- [Material provided]
○ ○ ○

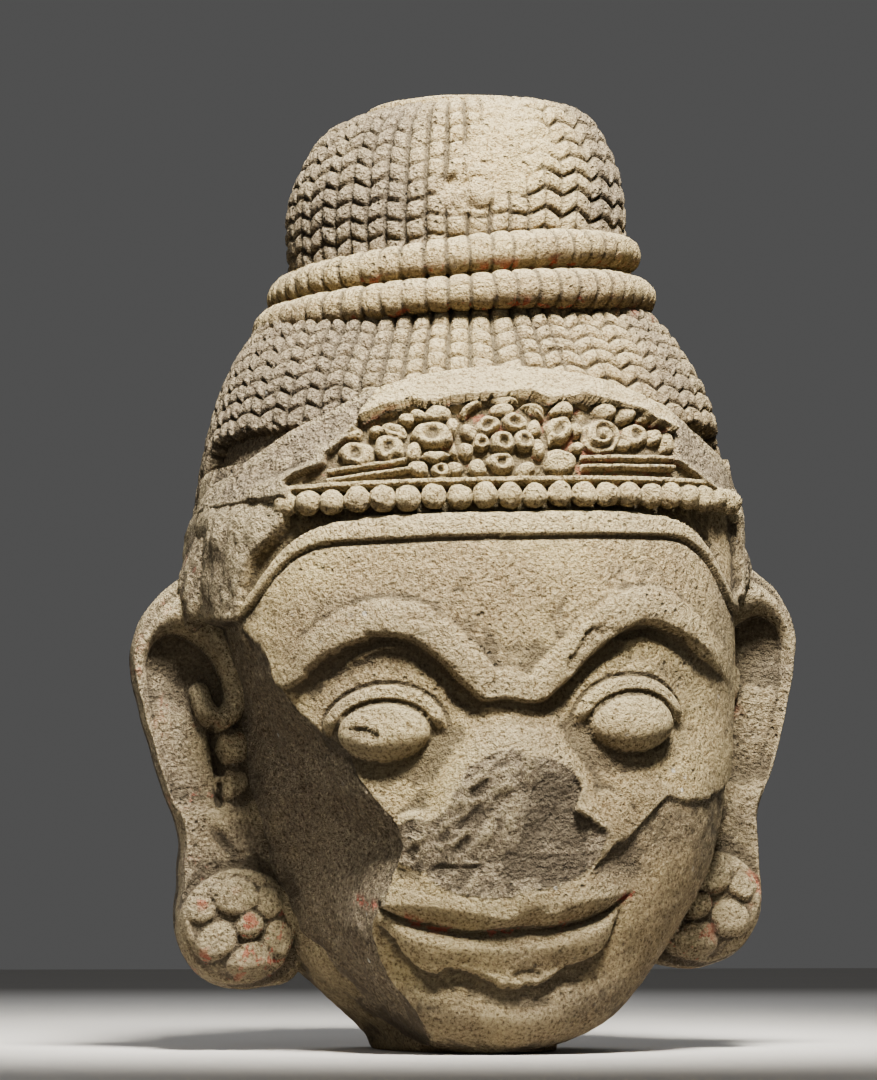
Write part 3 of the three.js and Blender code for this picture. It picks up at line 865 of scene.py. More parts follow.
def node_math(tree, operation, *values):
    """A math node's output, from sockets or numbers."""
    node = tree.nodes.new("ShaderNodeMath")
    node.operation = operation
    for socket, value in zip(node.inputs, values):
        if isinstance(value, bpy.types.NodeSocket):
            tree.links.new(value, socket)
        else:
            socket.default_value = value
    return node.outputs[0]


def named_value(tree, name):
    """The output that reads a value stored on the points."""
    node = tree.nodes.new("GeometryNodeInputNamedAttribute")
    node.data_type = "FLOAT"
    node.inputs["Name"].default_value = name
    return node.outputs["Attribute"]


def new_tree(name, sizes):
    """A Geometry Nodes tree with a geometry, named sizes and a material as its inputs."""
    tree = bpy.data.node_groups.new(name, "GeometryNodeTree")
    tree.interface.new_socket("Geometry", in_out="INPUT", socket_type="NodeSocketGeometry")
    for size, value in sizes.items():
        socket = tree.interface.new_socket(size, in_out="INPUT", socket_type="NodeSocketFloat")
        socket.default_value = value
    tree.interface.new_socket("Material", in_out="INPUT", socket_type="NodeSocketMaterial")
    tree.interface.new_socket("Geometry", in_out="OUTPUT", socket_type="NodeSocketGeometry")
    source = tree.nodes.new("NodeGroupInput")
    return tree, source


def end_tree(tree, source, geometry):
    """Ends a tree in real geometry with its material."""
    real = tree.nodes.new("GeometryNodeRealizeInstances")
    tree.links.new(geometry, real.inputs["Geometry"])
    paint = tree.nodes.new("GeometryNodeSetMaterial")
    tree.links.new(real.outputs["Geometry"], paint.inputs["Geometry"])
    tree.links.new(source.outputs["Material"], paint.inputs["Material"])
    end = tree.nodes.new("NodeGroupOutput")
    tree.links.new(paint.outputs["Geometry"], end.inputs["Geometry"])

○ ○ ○

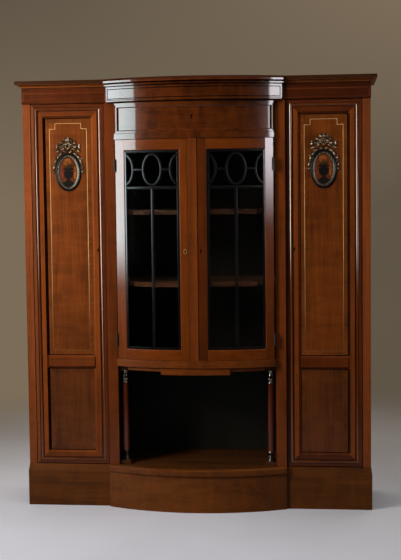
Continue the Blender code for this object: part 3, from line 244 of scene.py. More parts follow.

○ ○ ○

- [Problem details]
Collect from the data above every line that includes "follow".

- [Result for this task]
Write part 3 of the three.js and Blender code for this picture. It picks up at line 865 of scene.py. More parts follow.
Continue the Blender code for this object: part 3, from line 244 of scene.py. More parts follow.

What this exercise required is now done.